Before The White Stripes it used to be that three was generally considered the smallest number of people required to form a rock band. After all, the classic Power Trio line-up of guitar, bass and drums that has served everyone from the Jimi Hendrix Experience to Placebo seemed, on the face of it, to be the minimum requirement for rock music.

But the current economic climate has splintered new acts in one of two directions: smaller units (so what money there is doesn’t have to go so far), and sprawling collectives (where, presumably, there is little expectation of getting any money at all, but on the flipside it doesn’t matter if, on any given occasion, half the band doesn’t turn up). You can still make exciting music at a unit size of a single human being – Alexander Tucker puts on an amazing one-man show, creating loops and running madly between instruments – but rock requires an inner dialogue between people.
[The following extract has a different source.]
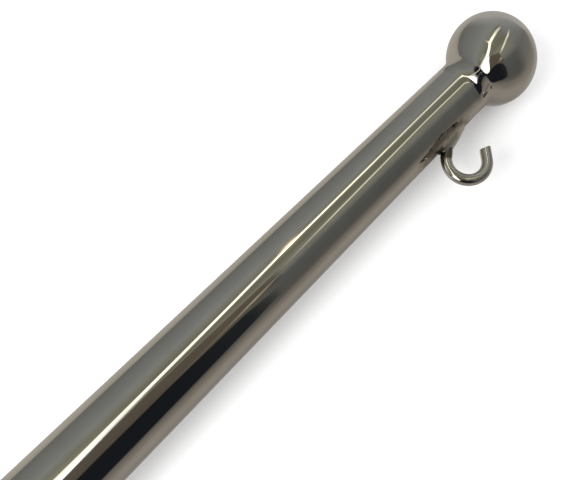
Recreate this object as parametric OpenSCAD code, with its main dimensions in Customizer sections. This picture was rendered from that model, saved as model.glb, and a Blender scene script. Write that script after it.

An Australian instrumental duo based in London, Rules is Civil Civic‘s first album, made with funds drummed up from people like me who were impressed with the dynamism and God. Damned. Catchiness of their early singles.

Since Civil Civic music is about melody above all else – in fact, it’s rare to come across a band so resolutely dedicated to it – drum duties have been delegated to a beatbox and the two players take up guitar, bass and keyboards as required. It’s not that rock’s propulsive power has been sacrificed, rather that most of it is generated with guitars.

So this isn’t Rock in the Carducci sense, but then neither were Big Black.  Nor is it clank: the harmonies are too Western; the instrument sounds lacking in saturated colour; the rhythms too square, owing no debt whatsoever to dubstep or whatever passes for drum and bass these days. Instead, CC cling to the belief that timbre and pulse are the scaffolding upon which melodies are hung, not of the music but jogging alongside egging it on.

As a listener, it’s a strange feeling having invested your personal money into the existence of a recording. On the one hand I want to root for it no matter what; on the other I feel singularly justified in giving it a critical kicking. Fortunately neither extreme is necessary. Where I expected an album of guitar riffs, like ‘Run Overdrive’ or ‘Less Unless’ seemingly syphoned directly from Thurston Moore’s imagination, Rules demonstrates an unexpected breadth of spark. I hear Broken Social Scene on the calmly pulsating ‘Mayfield’ and Darediablo in the relentless bass figure of ‘Street Trap’, while the TV theme bounciness and organ swirl of ‘Grey Nurse’ evokes the sheer melodic joie de vivre of the first Go! Team album. ‘Sky Delay’ and ‘Lights On A Leash’ both bring Trans Am to mind, but although Civil Civic are drawing on similar melodic stimuli to those post-Rock minimalists, they are cheeky rather than arch, inviting us to join in the fun, rather than stroke our chins in wry amusement at some Krautrock remnants.

There seems to be a lot of instrumental rock around at the moment, but while Rules may lack the technical chicanery of Three Trapped Tigers, I’ll Eat Your Face or Battles, that could work in Civil Civic’s favour. There’s nothing especially original here, but that also means there’s nothing to ‘get’, no trick to wrap your head around, just a genuine love of guitar melody that goes straight from ear to heart.